Am 15. März 2020 sind in Bayern Kommunalwahlen und das bedeutet, dass Sie vermutlich alle bereits eine Wahlbenachrichtigung erhalten haben, in der neben dem Tag der Wahl und der Abstimmungszeit auch das Wahllokal bezeichnet wird.

Sollten Sie Ihren Wohnsitz in München haben, so enthält die Wahlbenachrichtigung darüber hinaus die Angabe, ob das Wahllokal Ihres Stimmbezirks, also dasjenige, in dem Sie Ihre Stimme abzugeben aufgerufen sind, barrierefrei ist. Als barrierefrei wird dabei nicht lediglich als für Rollstuhlfahrer geeignet angesehen, sondern im umfassenderen Sinn von § 4 des bayerischen Behindertengleichstellungsgesetzes (BBG), das heißt Wahllokale müssen für alle Menschen mit Behinderungen „in der allgemein üblichen Weise, ohne besondere Erschwernis und grundsätzlich ohne fremde Hilfe zugänglich und nutzbar …“ sein. Dies wird anhand von fünf Nutzergruppen, die in der Wahlbenachrichtigung mit entsprechenden Symbolen dargestellt werden, überprüft: Rollstuhlfahrer, gehbeeinträchtigte Menschen, Sehbeeinträchtigte, Blinde  sowie Menschen mit kognitiven Beeinträchtigungen.

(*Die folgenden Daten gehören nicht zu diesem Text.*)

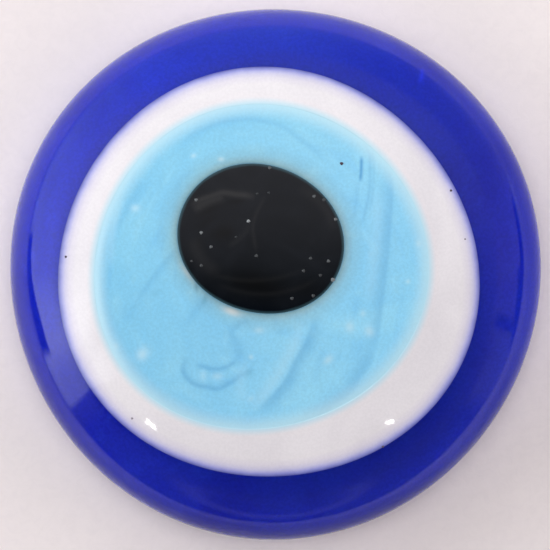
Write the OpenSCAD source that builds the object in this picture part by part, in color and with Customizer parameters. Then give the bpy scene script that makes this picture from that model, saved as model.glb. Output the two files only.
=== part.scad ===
// Evil eye ornament: a thick disc of fused glass, made of four gathers of coloured glass.
// Each gather is pressed into the one below it, so every layer sits in a pocket of the next.
// Frame: +Z points out of the eye's face, +Y is the eye's top, the origin is the centre of the flat back.

/* [Disc] */
// Diameter of the cobalt disc
disc_d = 60; // [50:1:70]
// Thickness at the crown, in the middle of the face
disc_h = 13.8; // [13.4:0.1:15.5]
// Radius of the rounded edge above the widest line
rim_r = 7; // [6:0.1:7.2]
// Radius of the rounded edge below the widest line
under_r = 4.6; // [4:0.1:5]

/* [White layer] */
// Mean radius of the white outline, as a share of the disc's radius
white_share = 0.765; // [0.7:0.001:0.78]
// Sideways offset of the white layer from the disc's axis
white_x = -0.8; // [-1.5:0.1:1.5]
// Upward offset of the white layer from the disc's axis
white_y = -0.2; // [-1.5:0.1:1.5]
// Height of the white layer's floor above the back
white_floor = 8.6; // [7.8:0.1:9]

/* [Iris] */
// Mean radius of the light blue outline, as a share of the disc's radius
iris_share = 0.605; // [0.54:0.001:0.63]
// Sideways offset of the iris from the disc's axis
iris_x = -1.7; // [-2:0.1:1]
// Upward offset of the iris from the disc's axis
iris_y = 0.5; // [-1.5:0.1:1.5]
// Height of the iris's floor above the back
iris_floor = 10.4; // [9.8:0.1:10.8]

/* [Pupil] */
// Mean radius of the black outline, as a share of the disc's radius
pupil_share = 0.289; // [0.2:0.001:0.31]
// Sideways offset of the pupil from the disc's axis
pupil_x = -1.6; // [-2:0.1:1]
// Upward offset of the pupil from the disc's axis
pupil_y = 3.7; // [0:0.1:4.5]
// Height of the pupil's floor above the back
pupil_floor = 11.9; // [11.3:0.1:12.1]

/* [Hidden] */
$fn = 180;

disc_r = disc_d / 2;
white_r = disc_r * white_share;
iris_r = disc_r * iris_share;
pupil_r = disc_r * pupil_share;

// Each outline is a circle with an oval share and a three-cornered share of its radius.
// A share is [amount, direction of its bulge in degrees].
white_oval = [0.015, -10];
white_corners = [0.015, -25];
iris_oval = [0.02, 20];
iris_corners = [0.015, -15];
pupil_oval = [0.07, -20];
pupil_corners = [0.005, -25];
outline_points = 120;

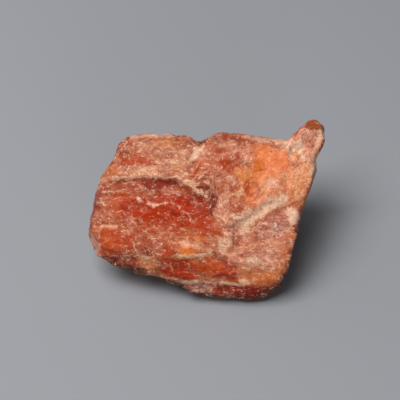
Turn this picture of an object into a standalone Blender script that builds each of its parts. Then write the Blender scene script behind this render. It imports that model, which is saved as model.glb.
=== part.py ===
"""A rough piece of triplite: one solid stone with cleavage ledges, chips and a short spur.

The stone is drawn on a page that faces a viewer who looks down on it. A point on a page is
(right, up, towards the viewer), in millimetres. Its far side is given in the row frame, as (x, y, z).
"""

import math

import bmesh
import bpy
import numpy as np
from mathutils import Vector, noise

MM = 0.001

# Driving dimensions, in millimetres and degrees: the stone is 34 long, 21.6 deep and 16.4 high
PAGE_HEIGHT = 8.6
FRONT_ELEVATION = 48.0
BACK_ELEVATION = 20.0
REST_HEIGHT = 0.0

# Fineness of the surface
VOXEL = 0.42
TRIANGLES = 8600

# Corners of the outline on the front page, clockwise from the top left
OUTLINE_CORNERS = (
    (-12.1, 10.6, -1.4),
    (-10.2, 11.8, -2.2),
    (-4.6, 12.1, -2.5),
    (-2.5, 11.5, -2.5),
    (4.6, 12.7, -2.8),
    (8.8, 11.9, -2.8),
    (13.2, 11.1, -3.2),
    (15.8, 8.0, -2.8),
    (15.1, 3.9, -2.0),
    (12.8, -0.3, -1.0),
    (12.5, -4.9, -0.2),
    (11.8, -7.5, 0.2),
    (10.6, -10.0, 0.3),
    (8.4, -11.7, 0.2),
    (6.0, -12.0, 0.2),
    (-0.3, -11.3, 0.6),
    (-3.2, -9.7, 1.0),
    (-13.5, -7.1, 0.8),
    (-15.9, -5.3, 0.4),
    (-16.9, -2.6, 0.0),
    (-16.5, -0.3, 0.0),
    (-15.3, 4.9, 0.2),
    (-13.3, 7.9, -0.6),
)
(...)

Ist das Wahllokal für sämtliche Nutzergruppen im Sinne von § 4 BayBBG nutzbar, so spricht man von Barrierefreiheit, andernfalls ist das Wahllokal nicht (Nutzbarkeit für keine der Gruppen) oder teilweise (Nutzbarkeit für eine oder nur einige Gruppen) barrierefrei.

Davon zu unterscheiden ist eine barrierefreie Ausgestaltung des einzelnen Wahllokals.  Dazu haben sowohl das Kreisverwaltungsreferat (KVR) der Landeshauptstadt München als auch der bayerische Behindertenbeauftragte in Flyern Hinweise gegeben, die durch Verhaltenstipps im Umgang mit Menschen mit Behinderungen im Rahmen des Wahlvorgangs ergänzt werden.

Ist eine Barrierefreiheit des einzelnen Wahllokals überhaupt erforderlich?  

Nun könnte man sich fragen, ob das einzelne Wahllokal überhaupt barrierefrei sein muss, immerhin wird in der Wahlbenachrichtigung auch die Möglichkeit eingeräumt, sein Wahlrecht per Briefwahl oder in einem anderen, nämlich barrierefreien Wahllokal auszuüben. Dies bejaht der Gesetzgeber jedoch ohne Wenn und Aber: Wählen gehen ist ein Grundrecht und so schreiben alle Wahlgesetze verbindlich vor, dass „die Wahlräume … nach den örtlichen Verhältnissen so ausgewählt und eingerichtet werden“ sollen, „dass allen Wahlberechtigten, insbesondere Menschen mit Behinderungen und anderen Menschen mit Mobilitätsbeeinträchtigung, die Teilnahme an der Wahl möglichst erleichtert wird.“ (so §46 Absatz 1, Satz 3 Bundeswahlordnung,BWO, ähnlich § 37 Absatz 2 Satz1 BayLWO) Nebenbei bemerkt könnte man sich ansonsten mit derselben Logik auch fragen, weshalb der Wähler nicht generell auf die Briefwahl und einige wenige zentrale Wahllokale verwiesen werden sollte. Dies würde nicht unerhebliche Kosten sparen und der immense organisatorische Aufwand für die flächendeckende Bereitstellung von Wahllokalen und die Rekrutierung von Wahlhelfern entfiele.  Mit bestehendem Recht vereinbar ist es jedoch nicht.

Wie ist der aktuelle Bestand barrierefreier Wahllokale in München?

Die Frage der Barrierefreiheit von Wahllokalen wird in München seit geraumer Zeit thematisiert und war auch wiederholt Gegenstand von Gesprächen zwischen Mitarbeitern des KVR und Mitgliedern des FAK Mobilität.

Im Jahr 2014 formulierte der Stadtrat das Ziel, dass zur Kommunalwahl 2020 mindestens 75 % der Wahllokale barrierefrei sein werden. Dieser Prozentsatz wurde bereits bei der Bundestagswahl 2017 erreicht und konnte bei der Europawahl 2019 gehalten werden (77,3 %).  

Laut Auskunft des KVR vom Februar 2020 sind nun bei der Kommunalwahl am 15. März 590 von den 755 Wahllokalen (komplett) barrierefrei (78,1 %) und 165 teilweise barrierefrei (21,9 %).